La prise et l'occupation de Soissons par les protestants en 1567-1568 portent un coup fatal à ce trésor : le métal précieux des reliquaires est dérobé et fondu, et les reliques sont presque totalement détruites. Les décennies qui suivent sont consacrées par le clergé à la restauration de la cathédrale et à l'acquisition de mobilier et d'objets indispensables à la décence du culte. Ce n'est qu'au 17e siècle que peut être entreprise la reconstitution du trésor des reliques. Parmi les divers dons et translations rapportés par les archives, trois se remarquent par l'étroit rapport que les saints entretiennent avec le diocèse. En 1617, l'évêque Jérôme Hennequin fait transporter à la cathédrale les reliques de saint Rufin et saint Valère - évangélisateurs du Soissonnais - qui se trouvaient alors à l'abbaye de Saint-Paul-lès-Soissons et risquaient de quitter le diocèse pour Reims. En 1629, l'évêque Simon Legras obtient du diocèse de Reims une partie des reliques de saint Sixte et saint Sinice, premiers évêques de Soissons. Mais surtout, le 16 juin 1685, la cathédrale reçoit des reliques de ses saints patrons, Gervais et Protais, provenant de Brisach. La construction d'une nouvelle armoire à reliquaires est sans doute consécutive à cette dernière translation.

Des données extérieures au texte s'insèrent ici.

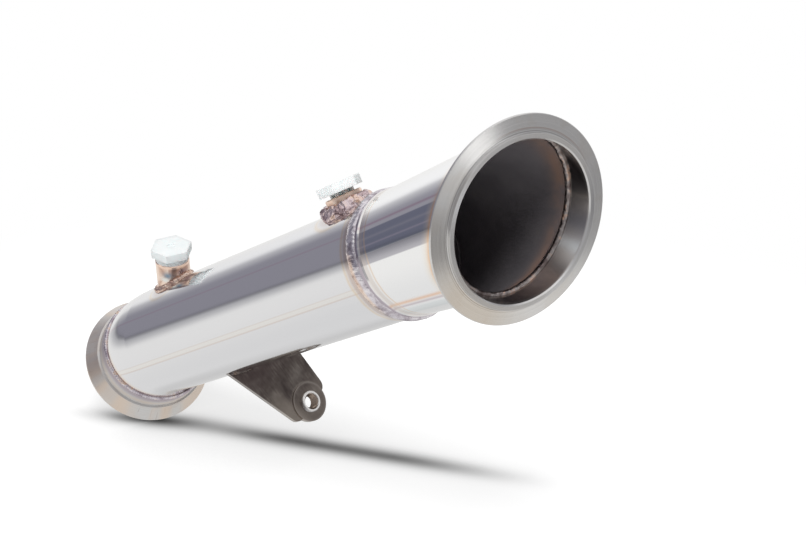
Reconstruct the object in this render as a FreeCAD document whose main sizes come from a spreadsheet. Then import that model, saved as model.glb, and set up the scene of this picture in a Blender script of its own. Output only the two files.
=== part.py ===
"""Turbo downpipe in polished stainless tube.

A turbo flange carries a tapered reducer that slips over a long straight pipe.
The pipe turns a little before its outlet flange. Two sensor bungs with transit
plugs and one support bracket with a threaded boss are welded to the pipe.

The origin is the centre of the turbo flange's rim, halfway through its width.
+X leaves the flange towards the turbo, +Z is up, and the pipe runs back and
down from the flange.
"""
import FreeCAD, Part
import math
import os

import Sketcher
from FreeCAD import Placement, Rotation, Vector

doc = FreeCAD.newDocument("TurboDownpipe")
sheet = doc.addObject("Spreadsheet::Sheet", "Sizes")

# Driving sizes, in millimetres and degrees

# Main pipe
pipe_od = 88.9  # outside diameter
pipe_wall = 1.5  # wall
pipe_straight = 322  # from the joint to the start of its bend
bend_radius = 105  # radius of the bend on its centre line
bend_angle = 16.3  # angle of the bend
bend_side = 118  # direction of the bend, in degrees round the pipe from its top
pipe_stub = 2  # straight end after the bend
bore_overrun = 1  # how far the bore's form runs past the pipe's ends

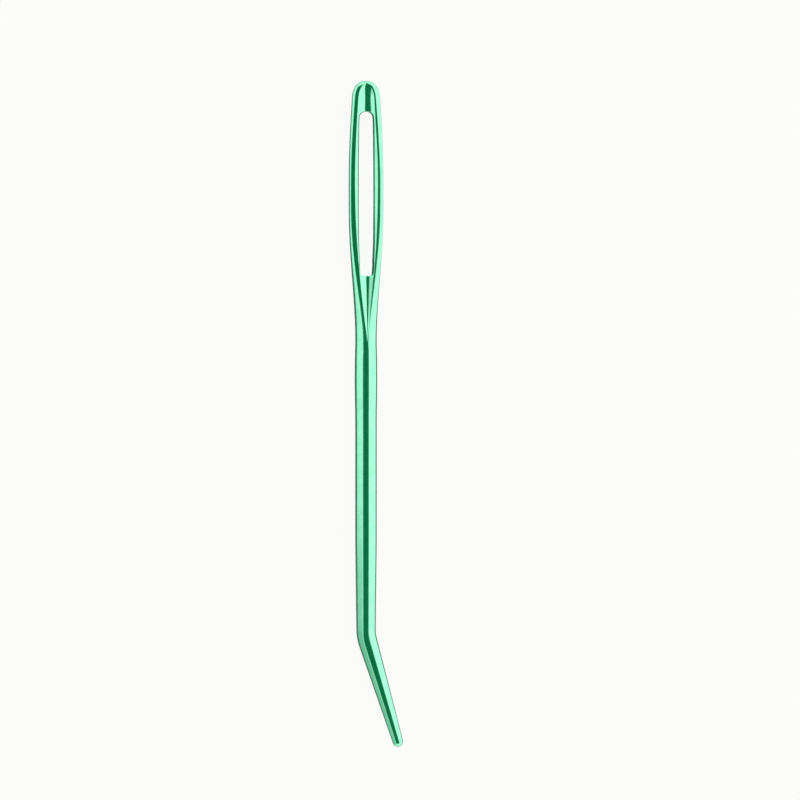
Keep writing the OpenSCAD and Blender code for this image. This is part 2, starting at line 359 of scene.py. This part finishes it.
class NEEDLE_OT_wire(bpy.types.Operator):
    """Models the needle as one piece of wire, with its pressed head, eye and bent tip"""
    bl_idname = "yarn_needle.wire"
    bl_label = "Needle"

    def execute(self, context):
        sizes = context.scene.yarn_needle_sizes
        wire = Wire(sizes)
        rows = wire.head_rows()
        for obj in context.selected_objects:
            obj.select_set(False)
        bpy.ops.mesh.primitive_circle_add(vertices=4 * QUARTER, radius=sizes.shaft_d / 2, fill_type="NOTHING",
                                          rotation=(pi / 2, 0, 0),
                                          location=(WIRE_X, TOP_Y - rows[0], WIRE_Z))
        needle = context.object
        needle.name = needle.data.name = "needle"
        bpy.ops.object.transform_apply(location=True, rotation=True, scale=True)
        bpy.ops.object.mode_set(mode="EDIT")
        bpy.ops.mesh.select_mode(type="VERT")
        bpy.ops.mesh.select_all(action="SELECT")
        self.draw_tube(wire, rows)
        self.bend_tip(wire, sizes)
        bm = bmesh.from_edit_mesh(needle.data)
        self.press_head(bm, wire, rows)
        self.close_top(bm, rows)
        self.punch_eye(needle, wire, sizes)
        bpy.ops.mesh.select_all(action="SELECT")
        bpy.ops.mesh.normals_make_consistent(inside=False)
        bpy.ops.object.mode_set(mode="OBJECT")
        smooth = needle.modifiers.new("smooth", "SUBSURF")
        smooth.levels = smooth.render_levels = 2
        bpy.ops.object.modifier_apply(modifier="smooth")
        bpy.ops.object.shade_smooth()
        needle.data.materials.append(anodised_metal(context.scene.yarn_needle_finish))
        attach(needle, "root")
        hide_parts("crown", "left_limb", "right_limb", "throat", "shaft", "bend", "tip")
        return {"FINISHED"}

    def draw_tube(self, wire, rows):
        """Extrudes the head's rows as plain rings, then the swelling and the taper of the shaft"""
        for upper, lower in zip(rows, rows[1:]):
            new_ring((0, upper - lower, 0))
        s, radius, swell_end = rows[-1], wire.z.shaft_d / 2, wire.neck_end + wire.z.swell_len
        swell = [mix(s, swell_end, i / 10) for i in range(1, 11)]
        taper_from = wire.bend_start - wire.z.shaft_taper
        taper = [mix(swell_end, taper_from, 0.5), taper_from - MM, taper_from, taper_from + MM]
        taper += [mix(taper_from, wire.bend_start, 0.5), wire.bend_start]
        for lower in swell + taper:
            new_ring((0, s - lower, 0))
            factor = wire.shaft_radius(lower) / radius
            bpy.ops.transform.resize(value=(factor, 1, factor),
                                     center_override=(WIRE_X, TOP_Y - lower, WIRE_Z))
            s, radius = lower, wire.shaft_radius(lower)

    def bend_tip(self, wire, z):
        """Spins the bend, then extrudes the taper and the ball end, whose last ring is merged into a point"""
        pivot = Vector((WIRE_X + z.bend_r, TOP_Y - wire.bend_start, WIRE_Z))
        bpy.ops.mesh.spin(steps=6, angle=-z.bend_angle, center=pivot, axis=(0, 0, 1))
        along = Vector((sin(z.bend_angle), -cos(z.bend_angle), 0))
        tip_r = z.tip_d / 2
        run = z.tip_len - tip_r
        taper_angle = acos(tip_r / hypot(z.bend_d / 2, run)) - atan2(run, z.bend_d / 2)
        joint = (tip_r * cos(taper_angle), run + tip_r * sin(taper_angle))
        profile = [(mix(z.bend_d / 2, joint[0], i / 6), mix(0, joint[1], i / 6)) for i in range(1, 7)]
        profile += [(tip_r * cos(a), run + tip_r * sin(a))
                    for a in (mix(taper_angle, pi / 2, i / 7) for i in range(1, 7))]
        profile.append((0, z.tip_len))
        start = pivot + z.bend_r * Vector((-cos(z.bend_angle), -sin(z.bend_angle), 0))
        radius, done = z.bend_d / 2, 0
        for new_radius, reach in profile:
            new_ring((reach - done) * along)
            if new_radius == 0:
                bpy.ops.mesh.merge(type="CENTER")
                break
            bpy.ops.transform.resize(value=[new_radius / radius] * 3, center_override=start + reach * along)
            radius, done = new_radius, reach

    def press_head(self, bm, wire, rows):
        """Moves the points of each plain ring to the head's section, four mirror images at a time"""
        groups = {}
        for v in bm.verts:
            s = TOP_Y - v.co.y
            if s > rows[-1] + TOUCH:
                continue
            row = min(range(len(rows)), key=lambda i: abs(rows[i] - s))
            turn = degrees(atan2(abs(v.co.x - WIRE_X), abs(v.co.z - WIRE_Z)))
            groups.setdefault((row, round(turn / 90 * QUARTER)), []).append(v)
        for (row, place), verts in groups.items():
            x, s, z = wire.quarter(rows[row])[place]
            deselect()
            for v in verts:
                v.select_set(True)
            now = verts[0].co - Vector((WIRE_X, TOP_Y, WIRE_Z))
            wide = x / abs(now.x) if place > 0 else 1
            tall = z / abs(now.z) if place < QUARTER else 1
            bpy.ops.transform.resize(value=(wide, 1 - (s - rows[row]) / ARM, tall),
                                     center_override=(WIRE_X, TOP_Y - rows[row] - ARM, WIRE_Z))

    def close_top(self, bm, rows):
        pick(bm, "edges", lambda e: e.is_boundary and all(v.co.y > TOP_Y - rows[1] / 2 for v in e.verts))
        bpy.ops.mesh.edge_face_add()

    def punch_eye(self, needle, wire, z):
        """Cuts the slot through both faces, joins its two outlines with a wall and rounds their edges"""
        bm = bmesh.from_edit_mesh(needle.data)
        bpy.ops.mesh.select_mode(type="FACE")

        def in_slot(face):
            points = [(abs(v.co.x - WIRE_X), TOP_Y - v.co.y) for v in face.verts]
            return all(z.eye_top - TOUCH < s < wire.eye_end + TOUCH and x < wire.half_open(s) + TOUCH
                       for x, s in points)

        pick(bm, "faces", in_slot)
        bpy.ops.mesh.delete(type="FACE")
        bpy.ops.mesh.select_mode(type="EDGE")
        bm = bmesh.from_edit_mesh(needle.data)
        pick(bm, "edges", lambda e: e.is_boundary)
        rim = {v.co.to_tuple(8) for v in bm.verts if v.select}
        old = {v.co.to_tuple(8) for v in bm.verts}
        bpy.ops.mesh.bridge_edge_loops(number_cuts=1)
        bpy.ops.mesh.select_all(action="SELECT")
        bpy.ops.mesh.normals_make_consistent(inside=False)
        bpy.ops.mesh.select_mode(type="VERT")
        bm = bmesh.from_edit_mesh(needle.data)
        pick(bm, "verts", lambda v: v.co.to_tuple(8) not in old)
        bpy.ops.transform.resize(value=(z.eye_w / (z.eye_w + 2 * z.eye_draft), 1, 1),
                                 center_override=(WIRE_X, TOP_Y, WIRE_Z))
        bpy.ops.mesh.select_mode(type="EDGE")
        bm = bmesh.from_edit_mesh(needle.data)
        pick(bm, "edges", lambda e: all(v.co.to_tuple(8) in rim for v in e.verts))
        bpy.ops.mesh.bevel(offset=z.eye_edge, segments=2, affect="EDGES")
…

La date de 1687, gravée à l'intérieur du meuble sur une traverse, et les annotations concordantes d'un inventaire de 1672 permettent de dater avec précision cette armoire et de l'attribuer à la générosité du chantre Nicolas Lombard. Elle remplace alors la précédente à l'intérieur du sanctuaire. Son installation dans la troisième chapelle nord du chœur date du réaménagement complet du chœur de la cathédrale, de 1767 à 1775. En 1771, nous rapporte Cabaret, certains chanoines font peindre l'armoire couleur "faux bois", pour lui donner l'aspect du palissandre, et la font également dorer. Et pour la rendre plus majestueuse encore, on en augmente le fronton d'une croix, de vases, de guirlandes et d'autres sculptures. Une partie de ce décor a disparu en deux étapes : probablement pendant la Révolution ou dans le courant du 19e siècle, puis à la suite de la Première Guerre mondiale qui n'a pourtant pas endommagé gravement le meuble. Il semble qu'on doive à ce conflit et à la restauration consécutive l'effacement de l'inscription peinte au centre de la frise, la disparition du sujet qui occupait le nuage supérieur du fronton, enfin la réfection totale d'au moins un des anges de ce même fronton, si ce n'est des deux. Les photographies antérieures à 1914 attestent en effet que les deux anges portaient chacun une grande palme, et l'ange original de gauche (en très mauvais état) est actuellement déposé dans la chapelle supérieure du bras sud du transept.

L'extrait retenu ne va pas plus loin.